_AIM OF THE TASK_. Only the lines from the start of the material through the line containing "on its top." are to be extracted, exactly as they appear.

------ GIVEN MATERIAL

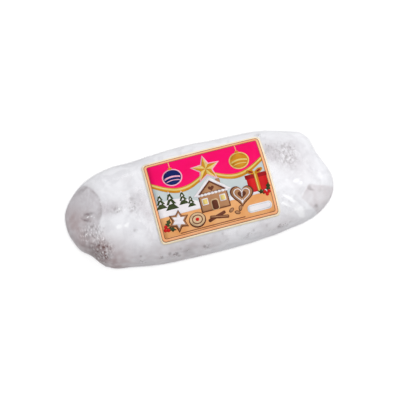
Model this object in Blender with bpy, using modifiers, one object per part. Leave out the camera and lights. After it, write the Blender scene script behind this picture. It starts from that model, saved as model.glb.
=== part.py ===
"""A half-kilogram stollen, dusted with icing sugar and sealed in clear film, with a paper label on its top.

The loaf lies along X on Z = 0, with its long front side towards -Y. The film lies tight on the loaf everywhere,
so the two are one closed solid. The label is a thin paper sheet that follows the crown of the loaf.
"""

import math
from typing import NamedTuple

import bmesh
import bpy
from mathutils import Matrix, Vector, noise

# Driving dimensions, in metres.
LENGTH = 0.2302
WIDTH = 0.0940
HEIGHT = 0.052
WAIST_HEIGHT = 0.016
BASE_SINK = 0.0035
LABEL_LENGTH = 0.1035
LABEL_WIDTH = 0.0750
LABEL_CORNER = 0.004
LABEL_THICKNESS = 0.0004
LABEL_GAP = 0.0005
LABEL_PLACE = (0.0106, -0.0005)

# Fineness of the two meshes.
RINGS_ALONG = 80
STEPS_AROUND = 60
LABEL_STEPS_ALONG = 32
LABEL_STEPS_ACROSS = 22

# Roundness exponents: 2 is an ellipse and more is squarer. The first is for the spacing of the rings.
RING_SPACING = 2.4
CROWN_ACROSS = 2.45
BASE_ACROSS = 3.2
BASE_ALONG = 4.5


class End(NamedTuple):
    """Roundness of one end of the loaf: at the back and the front in plan, and of the crown seen from the side."""

    back: float
    front: float
    crown: float


LEFT_END = End(back=3.0, front=2.5, crown=2.9)
RIGHT_END = End(back=4.6, front=2.6, crown=3.8)

# The right end is cut aslant: it leans back by this much for each metre towards the back, from here to there.
SLANT = -0.255
SLANT_FROM = 0.010
SLANT_FULL = 0.095


class Swell(NamedTuple):
    """A rounded swelling of the dough: its place in plan, its spread along and across, and its height, in metres."""

    x: float
    y: float
    along: float
    across: float
    rise: float


SWELLS = (
    Swell(-0.084, -0.044, 0.011, 0.018, 0.0024),
    Swell(-0.106, -0.027, 0.010, 0.010, -0.0052),
    Swell(-0.115, -0.011, 0.007, 0.010, -0.0032),
    Swell(-0.082, 0.043, 0.024, 0.014, 0.0036),
    Swell(-0.008, 0.047, 0.042, 0.010, 0.0022),
    Swell(-0.063, 0.046, 0.012, 0.010, 0.0006),
    Swell(0.088, 0.046, 0.016, 0.010, -0.0008),
    Swell(0.036, 0.047, 0.014, 0.010, 0.0001),
    Swell(0.062, 0.047, 0.014, 0.010, 0.0012),
    Swell(-0.026, -0.046, 0.015, 0.012, -0.0013),
    Swell(0.056, -0.046, 0.022, 0.010, 0.0009),
    Swell(0.096, -0.040, 0.016, 0.014, 0.0028),
    Swell(0.114, -0.027, 0.008, 0.010, 0.0014),
    Swell(-0.075, 0.008, 0.020, 0.012, -0.0018),
    Swell(-0.060, -0.024, 0.022, 0.014, 0.0012),
    Swell(0.086, 0.016, 0.014, 0.018, 0.0012),
    Swell(0.098, -0.018, 0.009, 0.010, -0.0012),
    Swell(0.104, 0.034, 0.007, 0.008, 0.0036),
    Swell(0.108, 0.012, 0.010, 0.012, -0.0016),
)


class Flat(NamedTuple):
    """A flat that the tight film presses on the dough: a point on it, the way it faces, and how flat it gets."""

    point: tuple[float, float, float]
    facing: tuple[float, float, float]
    share: float


# How gently a flat runs out into the round form beside it.
FLAT_BLEND = 0.0012

FLATS = (
    Flat((-0.0835, 0.001, 0.0450), (-0.50, 0.10, 0.86), 0.75),
    Flat((0.0910, -0.0230, 0.0430), (0.41, -0.47, 0.78), 0.60),
    Flat((0.1010, 0.0140, 0.0400), (0.62, 0.36, 0.70), 0.45),
)

# Soft lumps of the dough under the sugar: the size and height of each of two grades, in metres.
LUMP_GRADES = ((0.042, 0.0013), (0.015, 0.0006))
LUMP_SEED = Vector((3.1, 7.4, 1.9))
CALM_MARGIN = 0.010


def signed_power(value, exponent):
    """The power of a number's size, with its own sign."""
    return math.copysign(abs(value) ** exponent, value)


def eased(value, start, full):
    """A smooth step from 0 at start to 1 at full."""
    share = min(max((value - start) / (full - start), 0.0), 1.0)
    return share * share * (3 - 2 * share)


def arched(share, roundness):
    """The height of a superellipse of unit size, at this share of its half-length from the middle."""
    return max(1 - min(abs(share), 1.0) ** roundness, 0.0) ** (1 / roundness)


def loaf_point(direction):
    """The point of the plain loaf in this direction from its middle, before swellings and lumps."""
    end = RIGHT_END if direction.x > 0 else LEFT_END
    share = signed_power(direction.x, 2 / RING_SPACING)
    around = math.atan2(direction.z, direction.y)
    back_share = (1 + math.cos(around)) / 2
    plan = arched(share, end.front + (end.back - end.front) * back_share)
    if direction.z >= 0:
        across, depth, along = CROWN_ACROSS, HEIGHT - WAIST_HEIGHT, end.crown
    else:
        across, depth, along = BASE_ACROSS, WAIST_HEIGHT + BASE_SINK, BASE_ALONG
    x = LENGTH / 2 * share
    y = WIDTH / 2 * plan * signed_power(math.cos(around), 2 / across)
    z = WAIST_HEIGHT + depth * arched(share, along) * signed_power(math.sin(around), 2 / across)
    return Vector((x + SLANT * y * eased(x, SLANT_FROM, SLANT_FULL), y, z))


def swelling(point):
    """How far the swellings push this point out."""
    total = 0.0
    for swell in SWELLS:
        away = ((point.x - swell.x) / swell.along) ** 2 + ((point.y - swell.y) / swell.across) ** 2
        total += swell.rise * math.exp(-away)
    return total


def flattened(point):
    """The point after every flat has pressed in what stands above it."""
    for flat in FLATS:
        facing = Vector(flat.facing).normalized()
        above = (point - Vector(flat.point)).dot(facing)
        pressed = (above + math.hypot(above, FLAT_BLEND)) / 2
        point = point - facing * (flat.share * pressed)
    return point


def lumps(point):
    """How far the soft lumps of the dough push this point out: they fade away under the label."""
    over_x = abs(point.x - LABEL_PLACE[0]) - LABEL_LENGTH / 2
    over_y = abs(point.y - LABEL_PLACE[1]) - LABEL_WIDTH / 2
    strength = eased(max(over_x, over_y), -CALM_MARGIN, CALM_MARGIN)
    return strength * sum(rise * noise.noise(point / size + LUMP_SEED) for size, rise in LUMP_GRADES)


def fill_loaf(solid):
    """The loaf in its film: a sphere whose poles are the loaf's two ends, shaped point by point."""
    bmesh.ops.create_uvsphere(
        solid, u_segments=STEPS_AROUND, v_segments=RINGS_ALONG, radius=1,
        matrix=Matrix.Rotation(math.pi / 2, 4, "Y"),
    )
    for vertex in solid.verts:
        vertex.co = loaf_point(vertex.co)
    solid.normal_update()
    for vertex in solid.verts:
        vertex.co = flattened(vertex.co + vertex.normal * (swelling(vertex.co) + lumps(vertex.co)))
    for vertex in solid.verts:
        vertex.co.z = max(vertex.co.z, 0.0)
    centre(solid)


def centre(solid):
    """Moves the mesh so that the middle of its box stands over the origin."""
    across = [vertex.co.x for vertex in solid.verts]
    deep = [vertex.co.y for vertex in solid.verts]
    middle = Vector((min(across) + max(across), min(deep) + max(deep), 0)) / 2
    bmesh.ops.translate(solid, vec=-middle, verts=solid.verts)


def chord_of(arc):
    """The width in plan that a sheet of this width covers once it lies over the loaf's crown."""
    steps = 400
    half, rise = WIDTH / 2, HEIGHT - WAIST_HEIGHT
    walked, y, z = 0.0, 0.0, rise
    for step in range(1, steps):
        next_y = half * step / steps
        next_z = rise * arched(step / steps, CROWN_ACROSS)
        walked += math.hypot(next_y - y, next_z - z)
        if walked > arc / 2:
            break
        y, z = next_y, next_z
    return 2 * y


def fill_label(solid):
    """The label laid out flat above the loaf: a grid with rounded corners."""
    half_x, half_y = LABEL_LENGTH / 2, chord_of(LABEL_WIDTH) / 2
    bmesh.ops.create_grid(solid, x_segments=LABEL_STEPS_ALONG, y_segments=LABEL_STEPS_ACROSS, size=1)
    for vertex in solid.verts:
        x, y = vertex.co.x * half_x, vertex.co.y * half_y
        over_x = max(abs(x) - (half_x - LABEL_CORNER), 0) / LABEL_CORNER
        over_y = max(abs(y) - (half_y - LABEL_CORNER), 0) / LABEL_CORNER
        if over_x > 0 and over_y > 0:
            shrink = LABEL_CORNER * max(over_x, over_y) / math.hypot(over_x, over_y)
            x = math.copysign(half_x - LABEL_CORNER + over_x * shrink, x)
            y = math.copysign(half_y - LABEL_CORNER + over_y * shrink, y)
        vertex.co = Vector((x + LABEL_PLACE[0], y + LABEL_PLACE[1], 2 * HEIGHT))


def new_part(name, fill, colour, roughness):
    """An object of that name whose mesh the given function fills, with its own material."""
    mesh = bpy.data.meshes.new(name)
    solid = bmesh.new()
    fill(solid)
    solid.to_mesh(mesh)
    solid.free()
    material = bpy.data.materials.new(name)
    material.use_nodes = True
    shader = material.node_tree.nodes["Principled BSDF"]
    shader.inputs["Base Color"].default_value = (*colour, 1)
    shader.inputs["Roughness"].default_value = roughness
    shader.inputs["Metallic"].default_value = 0.0
    mesh.materials.append(material)
    return bpy.data.objects.new(name, mesh)


def lay_on(sheet, loaf):
    """Drops the flat sheet onto the loaf and gives it its thickness."""
    drop = sheet.modifiers.new("lie_on_loaf", "SHRINKWRAP")
    drop.target = loaf
    drop.wrap_method = "PROJECT"
    drop.use_project_z = True
    drop.use_negative_direction = True
    drop.use_positive_direction = False
    drop.offset = LABEL_GAP
    paper = sheet.modifiers.new("paper", "SOLIDIFY")
    paper.thickness = LABEL_THICKNESS
    paper.offset = 1.0


def clear_startup():
    """Removes the objects that are already in the scene."""
    for found in list(bpy.data.objects):
        bpy.data.objects.remove(found)


def main():
    """Makes the wrapped loaf and its label in one collection."""
    clear_startup()
    parts = bpy.data.collections.new("wrapped_stollen")
    bpy.context.scene.collection.children.link(parts)
    loaf = new_part("wrapped_loaf", fill_loaf, (0.86, 0.85, 0.86), 0.5)
    label = new_part("label", fill_label, (0.85, 0.10, 0.35), 0.35)
    for part in (loaf, label):
        parts.objects.link(part)
    loaf.data.shade_smooth()
    lay_on(label, loaf)


main()
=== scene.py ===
"""Looks of a wrapped stollen: the sugared loaf, the clear film on it and its printed label, in a pale studio.

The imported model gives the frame. The loaf and its film are both shaped on the solid "wrapped_loaf" and
replace it, and the label's paper and printed fields replace the solid "label". Lengths are in metres unless a
name says mm.
"""

from __future__ import annotations

import logging
import math
from collections.abc import Callable, Iterator
from contextlib import contextmanager
from dataclasses import dataclass, field
from enum import Enum
from functools import reduce

import bpy
import numpy as np
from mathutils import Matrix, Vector, noise


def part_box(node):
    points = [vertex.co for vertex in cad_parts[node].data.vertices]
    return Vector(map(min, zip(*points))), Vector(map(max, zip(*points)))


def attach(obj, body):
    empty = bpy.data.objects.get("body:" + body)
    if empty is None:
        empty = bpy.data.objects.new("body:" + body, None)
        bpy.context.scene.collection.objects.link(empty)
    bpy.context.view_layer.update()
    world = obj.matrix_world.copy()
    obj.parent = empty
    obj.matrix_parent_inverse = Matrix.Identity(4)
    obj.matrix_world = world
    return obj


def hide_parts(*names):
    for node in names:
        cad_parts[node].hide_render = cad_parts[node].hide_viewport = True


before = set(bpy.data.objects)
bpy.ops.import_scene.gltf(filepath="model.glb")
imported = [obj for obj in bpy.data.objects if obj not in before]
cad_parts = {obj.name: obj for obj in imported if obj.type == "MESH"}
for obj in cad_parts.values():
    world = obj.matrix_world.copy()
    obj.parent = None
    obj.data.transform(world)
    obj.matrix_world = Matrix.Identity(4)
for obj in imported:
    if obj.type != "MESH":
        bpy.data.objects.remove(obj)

LOG = logging.getLogger("stollen")
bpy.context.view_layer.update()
MM = 0.001
BODY = "root"
LOAF_NODE = "wrapped_loaf"
LABEL_NODE = "label"

Colour = tuple[float, float, float]
Outline = list[tuple[float, float]]


# ---------------------------------------------------------------------------------------------- small tools


def deselect() -> None:
    """Leaves object mode's selection empty."""
    for piece in bpy.context.selected_objects:
        piece.select_set(False)


def make_active(piece: bpy.types.Object) -> None:
    """Selects one piece alone and makes it the active one."""
    deselect()
    piece.select_set(True)
    bpy.context.view_layer.objects.active = piece


@contextmanager
def editing(piece: bpy.types.Object) -> Iterator[None]:
    """Holds a piece in edit mode, with all of it selected at first."""
    make_active(piece)
    bpy.ops.object.mode_set(mode="EDIT")
    bpy.ops.mesh.select_all(action="SELECT")
    yield
    bpy.ops.object.mode_set(mode="OBJECT")


def copy_of(piece: bpy.types.Object, name: str) -> bpy.types.Object:
    """Makes a copy of a piece, with its own mesh and this name."""
    made = piece.copy()
    made.data = piece.data.copy()
    made.name = name
    bpy.context.collection.objects.link(made)
    return made


def apply_modifier(piece: bpy.types.Object, kind: str, **settings: object) -> None:
    """Adds one modifier with these settings to a piece and applies it.

    Args:
        piece: the piece.
        kind: Blender's name of the modifier's type.
        settings: the modifier's values by their names.
    """
    make_active(piece)
    modifier = piece.modifiers.new(kind.lower(), kind)
    for name, value in settings.items():
        setattr(modifier, name, value)
    bpy.ops.object.modifier_apply(modifier=modifier.name)


def read_points(piece: bpy.types.Object) -> tuple[np.ndarray, np.ndarray]:
    """The piece's points and their normals.

    Args:
        piece: a mesh piece.

    Returns:
        Two arrays with a row of three numbers for each vertex.
    """
    count = len(piece.data.vertices)
    points = np.empty(count * 3)
    normals = np.empty(count * 3)
    piece.data.vertices.foreach_get("co", points)
    piece.data.vertices.foreach_get("normal", normals)
    return points.reshape(-1, 3), normals.reshape(-1, 3)


def write_points(piece: bpy.types.Object, points: np.ndarray) -> None:
    """Moves the piece's vertices to these points."""
    piece.data.vertices.foreach_set("co", points.ravel())
    piece.data.update()


def write_mask(piece: bpy.types.Object, name: str, values: np.ndarray) -> None:
    """Stores one number for each vertex as an attribute that a material can read."""
    layer = piece.data.attributes.new(name, "FLOAT", "POINT")
    layer.data.foreach_set("value", values.astype(np.float32))


def eased(values: np.ndarray, start: float, full: float) -> np.ndarray:
    """A smooth step from 0 at start to 1 at full."""
    share = np.clip((values - start) / (full - start), 0.0, 1.0)
    return share * share * (3 - 2 * share)


def noise_at(points: np.ndarray, size: float, seed: float) -> np.ndarray:
    """Soft noise, from about -1 to 1, in lumps of this size.

    Args:
        points: rows of x, y and z.
        size: the size of a lump.
        seed: shifts the pattern.

    Returns:
        One number for each point.
    """
    moved = points / size + seed
    return np.array([noise.noise(row) for row in moved])


# ------------------------------------------------------------------------------------------------ materials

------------

_TASK OUTPUT_.
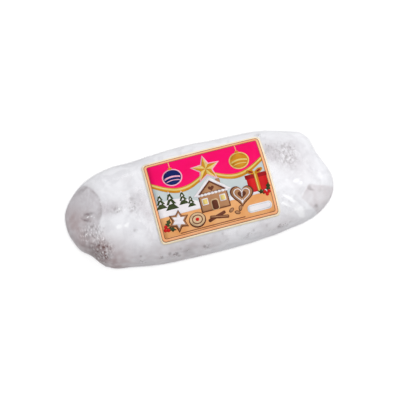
Model this object in Blender with bpy, using modifiers, one object per part. Leave out the camera and lights. After it, write the Blender scene script behind this picture. It starts from that model, saved as model.glb.
=== part.py ===
"""A half-kilogram stollen, dusted with icing sugar and sealed in clear film, with a paper label on its top.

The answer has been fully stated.